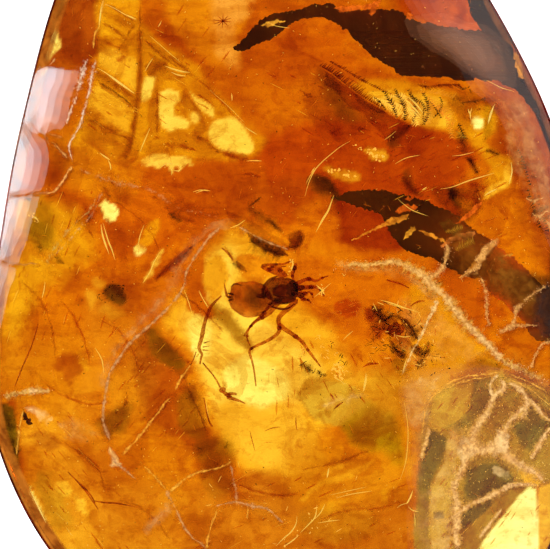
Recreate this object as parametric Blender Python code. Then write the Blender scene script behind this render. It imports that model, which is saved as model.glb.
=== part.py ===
"""A polished drop of amber, lying on its flat back: one solid, in metres, +Z up.

Origin: the middle of the flat back, under the middle of the drop's own box.
+Y runs up the drop to its narrow end, +X to the right as seen from above.
"""

import math

import bmesh
import bpy
from mathutils import Vector
from mathutils.geometry import interpolate_bezier

MM = 0.001

# Driving dimensions, in millimetres.
THICKNESS = 8.0         # flat back to the crown of the dome
GIRDLE_HEIGHT = 3.8     # the widest level, where the dome meets the rounded underside
BASE_SHARE = 0.86       # the flat back's outline as a share of the girdle's
DOME_FULLNESS = 2.2     # how far out the dome stays high: 2 is a parabola's, more is fuller
DOME_EDGE = 1.05        # how round the dome turns into the girdle: 1 is a sharp edge, 2 is round
CROWN = (-0.6, -1.8)    # the dome's highest point, which is off the middle of a hand-cut drop
WAVE_HEIGHT = 0.07      # how far hand polishing leaves the dome from a true one
WAVE_LENGTH = 13.0      # from crest to crest of that waviness

# The drop's outline at the girdle, clockwise from its narrow tip. It leans to the left.
OUTLINE = [
    (-3.1, 17.3), (1.9, 16.4), (5.8, 13.5), (9.35, 7.9), (11.25, 2.8), (12.05, -3.4),
    (11.6, -10.2), (8.0, -15.5), (0.6, -17.3), (-5.8, -15.6), (-9.7, -11.6), (-11.8, -7.2),
    (-12.1, -3.4), (-11.5, 1.5), (-10.7, 5.7), (-9.25, 10.9), (-7.1, 14.9),
]

# How finely the surface is cut into faces.
STEPS_PER_SPAN = 5
DOME_RINGS = 19
UNDERSIDE_RINGS = 6


def closed_curve(points, steps):
    """Points along a smooth closed curve through the given ones."""
    knots = [Vector((x, y, 0.0)) for x, y in points]
    count = len(knots)
    curve = []
    for i, start in enumerate(knots):
        end = knots[(i + 1) % count]
        leave = start + (end - knots[i - 1]) / 6
        arrive = end - (knots[(i + 2) % count] - start) / 6
        curve += interpolate_bezier(start, leave, arrive, end, steps + 1)[:-1]
    return curve


def centred(curve):
    """The curve moved so that the middle of its own box is at the origin."""
    xs = [p.x for p in curve]
    ys = [p.y for p in curve]
    middle = Vector(((min(xs) + max(xs)) / 2, (min(ys) + max(ys)) / 2, 0.0))
    return [p - middle for p in curve]


def waviness(x, y):
    """The low swells that hand polishing leaves in the dome, from -1 to 1."""
    turn = 2 * math.pi / WAVE_LENGTH
    return 0.6 * math.sin(turn * (x + 0.4 * y) + 0.7) + 0.4 * math.sin(turn * 1.3 * (y - 0.5 * x) + 2.1)


def dome_section():
    """(share of the outline, height) from just below the crown down to the girdle."""
    rise = THICKNESS - GIRDLE_HEIGHT
    section = []
    for i in range(1, DOME_RINGS + 1):
        angle = math.pi / 2 * i / DOME_RINGS
        share = math.sin(angle) ** (2 / DOME_FULLNESS)
        section.append((share, GIRDLE_HEIGHT + rise * math.cos(angle) ** (2 / DOME_EDGE)))
    return section


def underside_section():
    """(share of the outline, height) from below the girdle round to the edge of the flat back."""
    section = []
    for i in range(1, UNDERSIDE_RINGS + 1):
        angle = math.pi / 2 * i / UNDERSIDE_RINGS
        share = BASE_SHARE + (1 - BASE_SHARE) * math.cos(angle)
        section.append((share, GIRDLE_HEIGHT * (1 - math.sin(angle))))
    return section


def ring_points(outline, share, height):
    """One ring of the surface: the outline drawn in towards the crown, with the dome's waviness."""
    crown = Vector((*CROWN, 0.0))
    above = max(height - GIRDLE_HEIGHT, 0.0) / (THICKNESS - GIRDLE_HEIGHT)
    ring = []
    for p in outline:
        place = crown + (p - crown) * share
        place.z = height + above * WAVE_HEIGHT * waviness(place.x, place.y)
        ring.append(place)
    return ring


def amber_drop(outline):
    """The polished drop as one closed mesh: crown, dome, rounded underside and flat back."""
    rings = [ring_points(outline, *at) for at in dome_section() + underside_section()]
    crown = Vector((*CROWN, THICKNESS + WAVE_HEIGHT * waviness(*CROWN)))
    mesh = bmesh.new()
    top = mesh.verts.new(crown * MM)
    loops = [[mesh.verts.new(p * MM) for p in ring] for ring in rings]
    around = range(len(outline))
    for i in around:
        mesh.faces.new((top, loops[0][i], loops[0][i - 1]))
    for upper, lower in zip(loops, loops[1:]):
        for i in around:
            mesh.faces.new((upper[i - 1], upper[i], lower[i], lower[i - 1]))
    mesh.faces.new(loops[-1])
    bmesh.ops.recalc_face_normals(mesh, faces=mesh.faces)
    return mesh


def amber_material():
    """Clear golden-orange resin with a high polish."""
    material = bpy.data.materials.new("amber")
    material.use_nodes = True
    shader = material.node_tree.nodes["Principled BSDF"]
    shader.inputs["Base Color"].default_value = (0.84, 0.36, 0.03, 1.0)
    shader.inputs["Roughness"].default_value = 0.05
    shader.inputs["IOR"].default_value = 1.54
    shader.inputs["Transmission Weight"].default_value = 0.6
    return material


def add_object(name, mesh, material):
    data = bpy.data.meshes.new(name)
    mesh.to_mesh(data)
    mesh.free()
    data.materials.append(material)
    data.shade_smooth()
    data.set_sharp_from_angle(angle=math.radians(40))
    obj = bpy.data.objects.new(name, data)
    bpy.context.scene.collection.objects.link(obj)
    return obj


def build():
    for obj in list(bpy.data.objects):
        bpy.data.objects.remove(obj)
    outline = centred(closed_curve(OUTLINE, STEPS_PER_SPAN))
    add_object("amber_drop", amber_drop(outline), amber_material())


build()
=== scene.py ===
# %% [markdown]
# A spider in amber. The drop of fossil resin is one solid, and it comes in as a plain frame. Here it
# gets its polish and its colour, and everything the resin caught is made inside it: flow layers, dark
# flakes, fractures, hairs, crumbs and the spider. All lengths below are in millimetres in the drop's
# own frame: X to the right, Y up the drop, Z up out of the dome.

import math

import bmesh
import bpy
import numpy as np
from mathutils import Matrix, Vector, noise
from mathutils.geometry import interpolate_bezier, tessellate_polygon


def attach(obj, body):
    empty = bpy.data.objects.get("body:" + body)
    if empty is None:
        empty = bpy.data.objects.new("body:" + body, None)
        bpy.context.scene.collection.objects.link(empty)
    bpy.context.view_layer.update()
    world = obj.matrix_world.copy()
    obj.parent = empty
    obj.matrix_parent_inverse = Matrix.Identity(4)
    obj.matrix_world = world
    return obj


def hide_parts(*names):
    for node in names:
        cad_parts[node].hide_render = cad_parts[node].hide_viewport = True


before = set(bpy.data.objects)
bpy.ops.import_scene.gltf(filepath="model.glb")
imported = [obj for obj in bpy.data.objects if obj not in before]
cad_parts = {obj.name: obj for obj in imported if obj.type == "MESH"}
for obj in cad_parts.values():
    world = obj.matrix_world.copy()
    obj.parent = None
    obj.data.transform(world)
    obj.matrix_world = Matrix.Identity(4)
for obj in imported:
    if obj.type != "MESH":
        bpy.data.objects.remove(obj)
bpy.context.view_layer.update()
MM = 0.001

# %% [markdown]
# The drop's surface follows a rule, so the rule is written down once. An outline at the girdle is
# drawn in towards the crown, and at each share of the way the dome has a height. The same rule
# makes the fine mesh, and tells later cells how far under the polish each thing lies.

# %% The drop's shape, as numbers
THICKNESS = 8.0
GIRDLE_HEIGHT = 3.8
BASE_SHARE = 0.86
DOME_FULLNESS = 2.2
DOME_EDGE = 1.05
CROWN = np.array((-0.6, -1.8))
WAVE_HEIGHT = 0.07
WAVE_LENGTH = 13.0
TINY = 1e-9
OUTLINE = [
    (-3.1, 17.3), (1.9, 16.4), (5.8, 13.5), (9.35, 7.9), (11.25, 2.8), (12.05, -3.4),
    (11.6, -10.2), (8.0, -15.5), (0.6, -17.3), (-5.8, -15.6), (-9.7, -11.6), (-11.8, -7.2),
    (-12.1, -3.4), (-11.5, 1.5), (-10.7, 5.7), (-9.25, 10.9), (-7.1, 14.9),
]


def trace(steps):
    """A line in hundredths of a millimetre: its first place, then each step to the next."""
    x, y, places = 0, 0, []
    for step in steps.split():
        right, up = step.split(",")
        x += int(right)
        y += int(up)
        places.append((x / 100, y / 100))
    return places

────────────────

# Problem:
Everything from the first line through the line containing "of that waviness" should be quoted exactly, and nothing beyond it.

# Complete response:
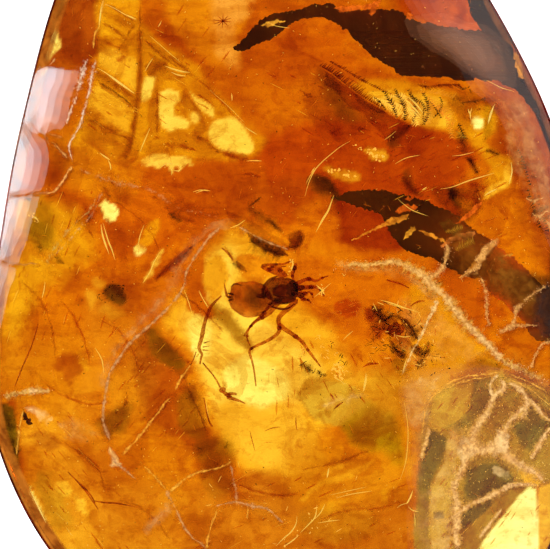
Recreate this object as parametric Blender Python code. Then write the Blender scene script behind this render. It imports that model, which is saved as model.glb.
=== part.py ===
"""A polished drop of amber, lying on its flat back: one solid, in metres, +Z up.

Origin: the middle of the flat back, under the middle of the drop's own box.
+Y runs up the drop to its narrow end, +X to the right as seen from above.
"""

import math

import bmesh
import bpy
from mathutils import Vector
from mathutils.geometry import interpolate_bezier

MM = 0.001

# Driving dimensions, in millimetres.
THICKNESS = 8.0         # flat back to the crown of the dome
GIRDLE_HEIGHT = 3.8     # the widest level, where the dome meets the rounded underside
BASE_SHARE = 0.86       # the flat back's outline as a share of the girdle's
DOME_FULLNESS = 2.2     # how far out the dome stays high: 2 is a parabola's, more is fuller
DOME_EDGE = 1.05        # how round the dome turns into the girdle: 1 is a sharp edge, 2 is round
CROWN = (-0.6, -1.8)    # the dome's highest point, which is off the middle of a hand-cut drop
WAVE_HEIGHT = 0.07      # how far hand polishing leaves the dome from a true one
WAVE_LENGTH = 13.0      # from crest to crest of that waviness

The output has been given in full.